Limitations & Future Work

  • Only validated on MS-COCO (80 classes) and VOC (20 classes); larger-scale datasets (such as Open Images) have not been tested.
  • The backbone network is based on CNN (TResNetM); the adaptation of CI-GCN under Vision Transformer architectures has not been explored.
  • Max-entropy regularization only operates on old classes, and confidence calibration for new classes remains uninvestigated.
  • Random initialization of the General CM might affect the performance of the first task, suggesting the need for exploring better initialization strategies.
  • The class incremental order is fixed lexicographically, and the sensitivity to random or hard-first ordering is not analyzed.
Method Label Relationship Modeling Confidence Calibration Mechanism
AGCN Fixed statistical CM + pseudo-labels None Constructing a fixed graph with pseudo-labels
KRT (Prev. SOTA) Knowledge recovery and transfer tokens None old/new knowledge token framework
CSC (Ours) Learnable dual-layer CM (CI-GCN) Max-Entropy regularization Label relationship calibration + confidence calibration

Compared with KRT, CSC offers advantages in: (1) CM is learned through gradients instead of being statically fixed, yielding stronger adaptability; (2) it explicitly addresses the overconfident confidence issue overlooked by KRT. Compared with L2P (ViT-B/16, 86M parameters), CSC achieves better results with fewer parameters (TResNetM, 29.4M).

  • Universality of Calibration Perspective: The overconfidence problem is prevalent in incremental learning.
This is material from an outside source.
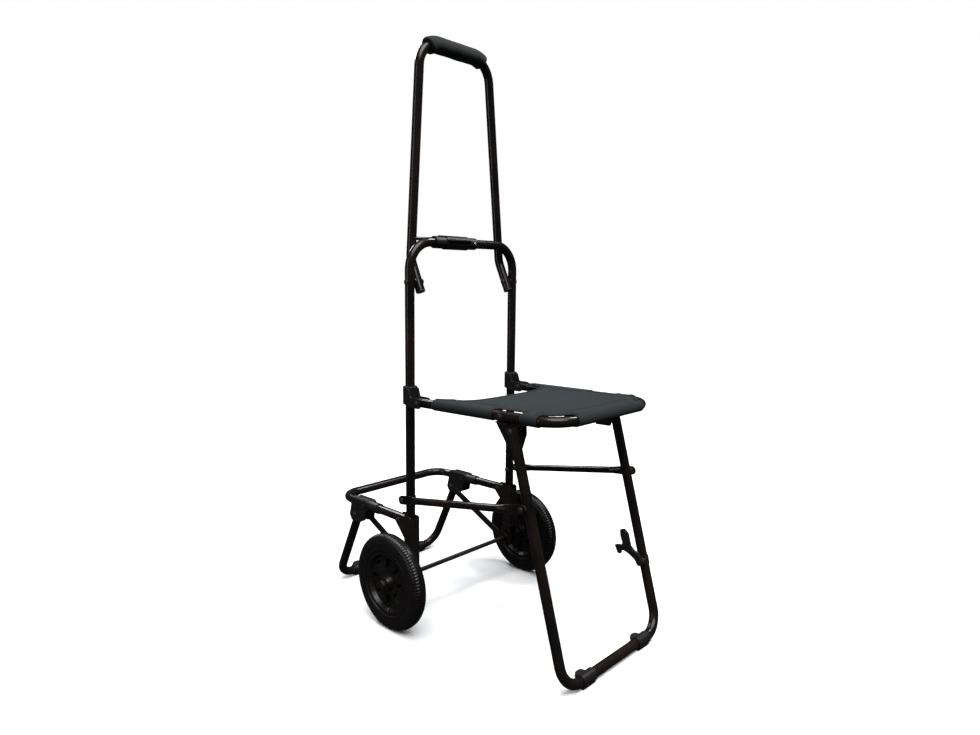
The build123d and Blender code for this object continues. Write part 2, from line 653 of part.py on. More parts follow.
CATCH_ARM = [
    on_catch(-2, 1), on_catch(6, 4), on_catch(15, 13), on_catch(20.5, 21), on_catch(22, 28),
    on_catch(15, 30.5), on_catch(17, 35.5), on_catch(31.5, 38), on_catch(30, 24), on_catch(35, 21.5),
    on_catch(45, 23), on_catch(57, 21), on_catch(57, 14), on_catch(49, 8), on_catch(28, 8),
    on_catch(20, 2.5), on_catch(15, -5), on_catch(3, -8.5),
]
with BuildPart() as catch_lever:
    plate(
        CATCH_X - CATCH_HALF, CATCH_X + CATCH_HALF, CATCH_ARM, 1.2,
        bosses=[(*CATCH_PIVOT, 5.5)],
        holes=[(*CATCH_PIVOT, CATCH_PIN_R + PIVOT_PLAY)],
    )
finish(catch_lever, "catch_lever")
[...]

The Max-Entropy concept can be transferred to tasks such as single-label CIL and incremental semantic segmentation.
  • Learnable Graph Structures: The design concept in CI-GCN where the CM is learned via gradients can be extended to other scenarios that require dynamic relational graph construction.
  • Complementarity with Focal Loss: Focal Loss focuses on hard samples, while Max-Entropy regularization focuses on calibration. The two might be complementary.
  • Comparison with Label Smoothing: Both adjust the "sharpness" of the output distribution, but Max-Entropy directly optimizes information entropy, which is theoretically more direct.

Rating

  • Novelty: ⭐⭐⭐⭐ (The calibration perspective is novel for MLCIL, and the CI-GCN design is reasonable)
  • Experimental Thoroughness: ⭐⭐⭐⭐⭐ (Multiple datasets, multiple scenarios, detailed ablation studies, and comprehensive visualizations)
  • Writing Quality: ⭐⭐⭐⭐ (Clear problem formulation and abundant charts)
  • Value: ⭐⭐⭐⭐ (An important advancement in the MLCIL direction; the calibration perspective is highly inspiring)